Task objective —
Set down the lines from the one containing "Model this object" to the one containing "const shoulderSpread = 22;", both lines included, exactly as they stand and with no other lines.

Entries provided —
···
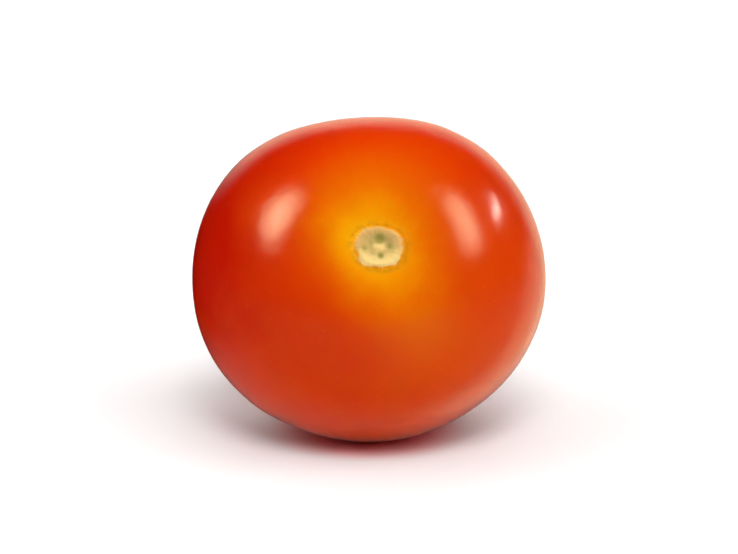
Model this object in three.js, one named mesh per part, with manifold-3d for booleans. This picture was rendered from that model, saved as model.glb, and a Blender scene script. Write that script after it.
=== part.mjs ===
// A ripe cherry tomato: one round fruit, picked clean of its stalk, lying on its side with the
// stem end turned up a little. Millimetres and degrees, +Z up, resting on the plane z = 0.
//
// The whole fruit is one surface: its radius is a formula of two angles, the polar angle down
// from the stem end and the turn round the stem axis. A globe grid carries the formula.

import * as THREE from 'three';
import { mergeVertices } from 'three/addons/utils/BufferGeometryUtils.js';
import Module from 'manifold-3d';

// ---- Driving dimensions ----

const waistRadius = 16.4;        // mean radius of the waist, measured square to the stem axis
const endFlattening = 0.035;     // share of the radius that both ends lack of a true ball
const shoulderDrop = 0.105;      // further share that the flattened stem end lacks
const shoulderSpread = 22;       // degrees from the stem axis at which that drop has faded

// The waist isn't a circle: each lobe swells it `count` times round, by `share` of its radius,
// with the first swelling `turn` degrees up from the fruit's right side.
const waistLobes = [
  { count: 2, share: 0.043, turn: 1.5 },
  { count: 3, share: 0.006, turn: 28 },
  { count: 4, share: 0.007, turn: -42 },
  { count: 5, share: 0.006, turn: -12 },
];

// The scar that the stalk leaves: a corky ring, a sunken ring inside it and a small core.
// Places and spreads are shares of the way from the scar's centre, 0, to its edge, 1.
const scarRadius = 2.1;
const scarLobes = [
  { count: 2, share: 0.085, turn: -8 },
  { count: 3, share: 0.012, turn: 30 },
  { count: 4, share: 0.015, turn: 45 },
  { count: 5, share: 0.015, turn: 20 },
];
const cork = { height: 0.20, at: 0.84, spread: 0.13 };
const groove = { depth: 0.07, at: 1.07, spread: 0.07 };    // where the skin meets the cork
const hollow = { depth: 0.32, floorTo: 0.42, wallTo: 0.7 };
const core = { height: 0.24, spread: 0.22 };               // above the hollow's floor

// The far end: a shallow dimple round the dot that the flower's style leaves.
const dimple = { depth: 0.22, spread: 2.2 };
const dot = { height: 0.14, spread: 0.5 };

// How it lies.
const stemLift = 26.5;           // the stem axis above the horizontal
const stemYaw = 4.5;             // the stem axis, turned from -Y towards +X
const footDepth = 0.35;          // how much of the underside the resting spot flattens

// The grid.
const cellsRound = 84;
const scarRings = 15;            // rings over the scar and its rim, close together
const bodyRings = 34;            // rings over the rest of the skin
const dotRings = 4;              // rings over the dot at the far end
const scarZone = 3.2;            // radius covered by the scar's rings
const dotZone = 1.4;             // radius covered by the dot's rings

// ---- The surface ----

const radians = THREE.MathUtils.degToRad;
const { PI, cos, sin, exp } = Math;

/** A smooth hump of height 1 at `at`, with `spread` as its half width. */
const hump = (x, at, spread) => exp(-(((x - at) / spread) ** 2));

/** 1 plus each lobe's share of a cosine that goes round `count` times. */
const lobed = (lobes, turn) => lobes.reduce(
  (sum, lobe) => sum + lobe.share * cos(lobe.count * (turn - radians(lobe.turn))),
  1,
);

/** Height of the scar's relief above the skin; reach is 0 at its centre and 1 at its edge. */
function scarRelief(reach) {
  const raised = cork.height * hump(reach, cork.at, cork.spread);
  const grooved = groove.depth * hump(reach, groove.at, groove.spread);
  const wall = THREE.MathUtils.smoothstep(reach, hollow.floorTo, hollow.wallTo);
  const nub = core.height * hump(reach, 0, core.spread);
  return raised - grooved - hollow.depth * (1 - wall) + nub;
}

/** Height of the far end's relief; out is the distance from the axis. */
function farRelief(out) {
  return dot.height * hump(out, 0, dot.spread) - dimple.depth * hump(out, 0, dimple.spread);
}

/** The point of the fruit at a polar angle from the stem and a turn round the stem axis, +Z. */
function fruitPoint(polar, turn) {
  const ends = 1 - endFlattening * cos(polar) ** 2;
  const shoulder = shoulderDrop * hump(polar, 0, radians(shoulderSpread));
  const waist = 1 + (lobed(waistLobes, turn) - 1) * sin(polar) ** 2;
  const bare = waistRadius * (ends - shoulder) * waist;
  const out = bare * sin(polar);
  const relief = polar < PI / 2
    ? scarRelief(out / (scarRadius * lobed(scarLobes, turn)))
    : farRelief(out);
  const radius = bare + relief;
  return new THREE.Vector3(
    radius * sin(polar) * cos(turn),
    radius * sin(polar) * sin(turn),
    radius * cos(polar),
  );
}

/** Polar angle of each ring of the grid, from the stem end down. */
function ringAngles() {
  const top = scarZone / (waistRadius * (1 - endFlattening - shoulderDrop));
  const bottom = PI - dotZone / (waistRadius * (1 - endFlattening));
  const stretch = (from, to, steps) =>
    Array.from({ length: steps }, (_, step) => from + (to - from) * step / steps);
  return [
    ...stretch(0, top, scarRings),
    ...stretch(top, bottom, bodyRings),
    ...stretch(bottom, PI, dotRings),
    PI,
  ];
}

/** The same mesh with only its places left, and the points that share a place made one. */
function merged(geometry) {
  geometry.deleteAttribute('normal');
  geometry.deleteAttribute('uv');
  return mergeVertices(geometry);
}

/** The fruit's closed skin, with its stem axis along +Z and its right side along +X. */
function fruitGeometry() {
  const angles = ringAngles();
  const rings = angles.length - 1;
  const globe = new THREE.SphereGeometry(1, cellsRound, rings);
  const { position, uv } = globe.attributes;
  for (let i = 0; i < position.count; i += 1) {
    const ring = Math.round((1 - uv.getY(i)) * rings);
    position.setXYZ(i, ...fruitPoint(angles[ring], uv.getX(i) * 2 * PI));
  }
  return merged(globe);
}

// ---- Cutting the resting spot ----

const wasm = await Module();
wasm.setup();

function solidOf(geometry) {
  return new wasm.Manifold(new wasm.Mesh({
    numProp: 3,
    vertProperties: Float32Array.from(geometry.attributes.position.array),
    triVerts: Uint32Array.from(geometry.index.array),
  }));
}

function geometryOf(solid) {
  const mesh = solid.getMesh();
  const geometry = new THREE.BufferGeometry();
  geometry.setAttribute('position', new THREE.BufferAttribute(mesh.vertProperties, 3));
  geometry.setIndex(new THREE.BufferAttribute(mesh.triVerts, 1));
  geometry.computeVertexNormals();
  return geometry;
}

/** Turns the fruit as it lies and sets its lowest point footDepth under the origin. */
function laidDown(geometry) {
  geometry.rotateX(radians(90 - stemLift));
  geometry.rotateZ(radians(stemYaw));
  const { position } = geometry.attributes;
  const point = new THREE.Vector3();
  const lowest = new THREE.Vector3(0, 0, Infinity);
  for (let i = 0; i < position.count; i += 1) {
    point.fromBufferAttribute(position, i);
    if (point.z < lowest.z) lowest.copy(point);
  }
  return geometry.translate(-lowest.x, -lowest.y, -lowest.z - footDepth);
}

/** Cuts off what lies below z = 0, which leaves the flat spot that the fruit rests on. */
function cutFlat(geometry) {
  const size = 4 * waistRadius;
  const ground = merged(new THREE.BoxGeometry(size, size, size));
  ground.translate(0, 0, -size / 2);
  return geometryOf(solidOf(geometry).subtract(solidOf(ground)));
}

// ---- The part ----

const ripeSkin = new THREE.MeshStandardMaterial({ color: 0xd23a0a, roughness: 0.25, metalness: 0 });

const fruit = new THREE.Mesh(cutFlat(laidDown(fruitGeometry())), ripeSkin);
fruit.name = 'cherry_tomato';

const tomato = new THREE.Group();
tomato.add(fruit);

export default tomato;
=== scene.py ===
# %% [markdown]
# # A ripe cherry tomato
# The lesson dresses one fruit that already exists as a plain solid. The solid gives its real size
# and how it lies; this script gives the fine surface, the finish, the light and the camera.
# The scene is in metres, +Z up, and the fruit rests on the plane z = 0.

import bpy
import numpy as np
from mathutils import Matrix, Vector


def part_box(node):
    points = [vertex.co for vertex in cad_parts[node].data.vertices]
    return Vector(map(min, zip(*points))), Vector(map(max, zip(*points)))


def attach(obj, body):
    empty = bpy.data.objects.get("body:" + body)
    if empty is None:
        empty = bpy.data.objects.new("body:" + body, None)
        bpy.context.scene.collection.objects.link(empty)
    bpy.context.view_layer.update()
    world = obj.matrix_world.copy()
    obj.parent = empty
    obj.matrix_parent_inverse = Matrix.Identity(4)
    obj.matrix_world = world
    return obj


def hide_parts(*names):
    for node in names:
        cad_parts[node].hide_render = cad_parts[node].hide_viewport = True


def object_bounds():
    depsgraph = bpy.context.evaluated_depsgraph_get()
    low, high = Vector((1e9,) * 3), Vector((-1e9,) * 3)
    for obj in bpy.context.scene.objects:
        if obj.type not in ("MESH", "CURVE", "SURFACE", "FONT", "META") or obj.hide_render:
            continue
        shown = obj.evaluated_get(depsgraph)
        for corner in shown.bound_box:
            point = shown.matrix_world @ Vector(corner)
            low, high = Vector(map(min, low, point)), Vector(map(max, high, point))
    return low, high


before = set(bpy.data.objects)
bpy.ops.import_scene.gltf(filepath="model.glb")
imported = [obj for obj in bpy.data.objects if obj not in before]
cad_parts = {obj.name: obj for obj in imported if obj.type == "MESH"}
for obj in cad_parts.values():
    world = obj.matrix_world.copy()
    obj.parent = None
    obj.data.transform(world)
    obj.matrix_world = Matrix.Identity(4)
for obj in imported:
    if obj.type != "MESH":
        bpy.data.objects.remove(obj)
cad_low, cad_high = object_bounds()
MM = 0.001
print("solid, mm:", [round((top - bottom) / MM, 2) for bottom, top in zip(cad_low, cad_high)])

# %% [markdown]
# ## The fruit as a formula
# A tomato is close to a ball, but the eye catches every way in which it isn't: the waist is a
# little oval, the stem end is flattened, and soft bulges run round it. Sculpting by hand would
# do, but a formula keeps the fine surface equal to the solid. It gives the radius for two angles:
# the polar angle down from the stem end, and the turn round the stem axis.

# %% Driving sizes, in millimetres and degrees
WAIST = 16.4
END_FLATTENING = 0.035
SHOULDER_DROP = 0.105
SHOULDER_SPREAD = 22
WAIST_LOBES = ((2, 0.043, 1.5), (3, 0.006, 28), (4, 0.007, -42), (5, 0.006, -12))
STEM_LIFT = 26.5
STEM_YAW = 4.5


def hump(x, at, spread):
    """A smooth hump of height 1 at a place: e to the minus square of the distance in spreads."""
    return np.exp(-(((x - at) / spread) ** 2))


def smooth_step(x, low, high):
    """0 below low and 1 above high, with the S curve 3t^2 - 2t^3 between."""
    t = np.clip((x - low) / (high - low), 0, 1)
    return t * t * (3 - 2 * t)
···
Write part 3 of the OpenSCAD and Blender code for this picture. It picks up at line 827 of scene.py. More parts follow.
···
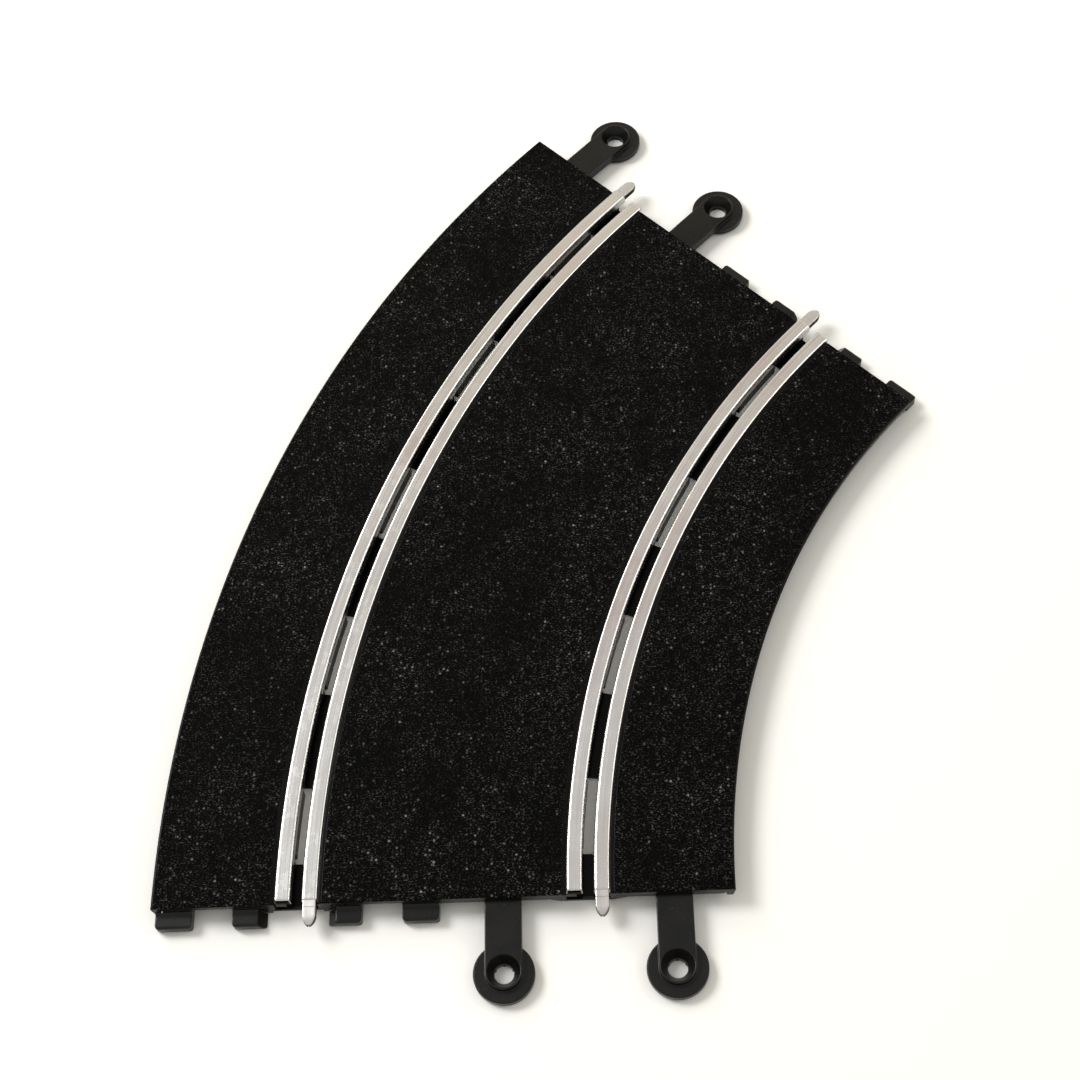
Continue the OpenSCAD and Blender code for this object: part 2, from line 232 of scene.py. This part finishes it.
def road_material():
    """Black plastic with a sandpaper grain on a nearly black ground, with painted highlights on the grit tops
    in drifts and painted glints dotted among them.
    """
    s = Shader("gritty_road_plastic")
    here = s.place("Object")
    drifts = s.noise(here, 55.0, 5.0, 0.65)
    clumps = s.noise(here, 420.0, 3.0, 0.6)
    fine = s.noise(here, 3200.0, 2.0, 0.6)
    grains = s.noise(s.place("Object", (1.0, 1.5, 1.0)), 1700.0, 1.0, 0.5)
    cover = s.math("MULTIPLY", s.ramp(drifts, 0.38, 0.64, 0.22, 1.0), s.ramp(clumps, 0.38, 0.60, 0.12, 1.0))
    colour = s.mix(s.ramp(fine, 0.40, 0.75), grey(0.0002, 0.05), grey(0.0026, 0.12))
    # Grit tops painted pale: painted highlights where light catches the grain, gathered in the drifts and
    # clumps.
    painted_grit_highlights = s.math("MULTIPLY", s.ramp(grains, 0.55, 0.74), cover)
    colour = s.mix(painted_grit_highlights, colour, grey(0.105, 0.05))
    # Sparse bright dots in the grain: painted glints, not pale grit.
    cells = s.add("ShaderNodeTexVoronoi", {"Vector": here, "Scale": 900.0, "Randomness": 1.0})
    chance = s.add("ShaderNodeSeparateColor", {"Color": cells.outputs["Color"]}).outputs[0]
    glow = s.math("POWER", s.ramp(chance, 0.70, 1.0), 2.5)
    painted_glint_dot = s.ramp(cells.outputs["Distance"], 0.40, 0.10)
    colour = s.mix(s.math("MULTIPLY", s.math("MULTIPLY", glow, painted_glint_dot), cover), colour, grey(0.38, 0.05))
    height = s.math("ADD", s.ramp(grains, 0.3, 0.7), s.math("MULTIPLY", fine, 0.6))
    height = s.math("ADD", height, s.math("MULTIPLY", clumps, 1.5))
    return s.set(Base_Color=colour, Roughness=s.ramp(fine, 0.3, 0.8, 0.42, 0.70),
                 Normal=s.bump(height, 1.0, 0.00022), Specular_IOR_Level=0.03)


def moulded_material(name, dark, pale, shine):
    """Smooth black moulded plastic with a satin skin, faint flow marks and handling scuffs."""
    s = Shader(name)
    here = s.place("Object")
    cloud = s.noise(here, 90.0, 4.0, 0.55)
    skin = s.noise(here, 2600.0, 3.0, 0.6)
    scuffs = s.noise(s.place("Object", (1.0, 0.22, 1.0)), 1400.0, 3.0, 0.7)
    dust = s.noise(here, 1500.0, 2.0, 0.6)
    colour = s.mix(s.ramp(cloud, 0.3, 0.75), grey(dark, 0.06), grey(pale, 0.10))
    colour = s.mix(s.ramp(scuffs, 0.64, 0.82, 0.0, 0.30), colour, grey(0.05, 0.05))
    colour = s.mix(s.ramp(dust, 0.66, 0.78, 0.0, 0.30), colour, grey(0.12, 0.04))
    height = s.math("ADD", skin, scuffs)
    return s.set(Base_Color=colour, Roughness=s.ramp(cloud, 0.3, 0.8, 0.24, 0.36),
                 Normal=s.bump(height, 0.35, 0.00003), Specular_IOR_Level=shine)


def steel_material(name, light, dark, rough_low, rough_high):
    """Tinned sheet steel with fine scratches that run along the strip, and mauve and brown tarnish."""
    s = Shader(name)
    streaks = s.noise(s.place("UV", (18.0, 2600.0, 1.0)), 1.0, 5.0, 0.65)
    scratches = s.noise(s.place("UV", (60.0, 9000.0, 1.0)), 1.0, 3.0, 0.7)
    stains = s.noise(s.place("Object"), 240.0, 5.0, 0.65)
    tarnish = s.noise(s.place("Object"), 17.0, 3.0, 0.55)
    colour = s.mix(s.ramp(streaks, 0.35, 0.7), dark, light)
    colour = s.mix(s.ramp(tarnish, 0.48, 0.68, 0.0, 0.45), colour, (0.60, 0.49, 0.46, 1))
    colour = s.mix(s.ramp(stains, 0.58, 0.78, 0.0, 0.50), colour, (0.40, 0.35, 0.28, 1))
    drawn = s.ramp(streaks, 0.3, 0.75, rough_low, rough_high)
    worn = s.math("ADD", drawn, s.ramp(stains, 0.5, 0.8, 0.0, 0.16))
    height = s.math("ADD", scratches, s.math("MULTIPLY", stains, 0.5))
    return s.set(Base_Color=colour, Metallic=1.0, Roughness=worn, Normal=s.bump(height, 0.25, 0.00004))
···
Final result —
Model this object in three.js, one named mesh per part, with manifold-3d for booleans. This picture was rendered from that model, saved as model.glb, and a Blender scene script. Write that script after it.
=== part.mjs ===
// A ripe cherry tomato: one round fruit, picked clean of its stalk, lying on its side with the
// stem end turned up a little. Millimetres and degrees, +Z up, resting on the plane z = 0.
//
// The whole fruit is one surface: its radius is a formula of two angles, the polar angle down
// from the stem end and the turn round the stem axis. A globe grid carries the formula.

import * as THREE from 'three';
import { mergeVertices } from 'three/addons/utils/BufferGeometryUtils.js';
import Module from 'manifold-3d';

// ---- Driving dimensions ----

const waistRadius = 16.4;        // mean radius of the waist, measured square to the stem axis
const endFlattening = 0.035;     // share of the radius that both ends lack of a true ball
const shoulderDrop = 0.105;      // further share that the flattened stem end lacks
const shoulderSpread = 22;       // degrees from the stem axis at which that drop has faded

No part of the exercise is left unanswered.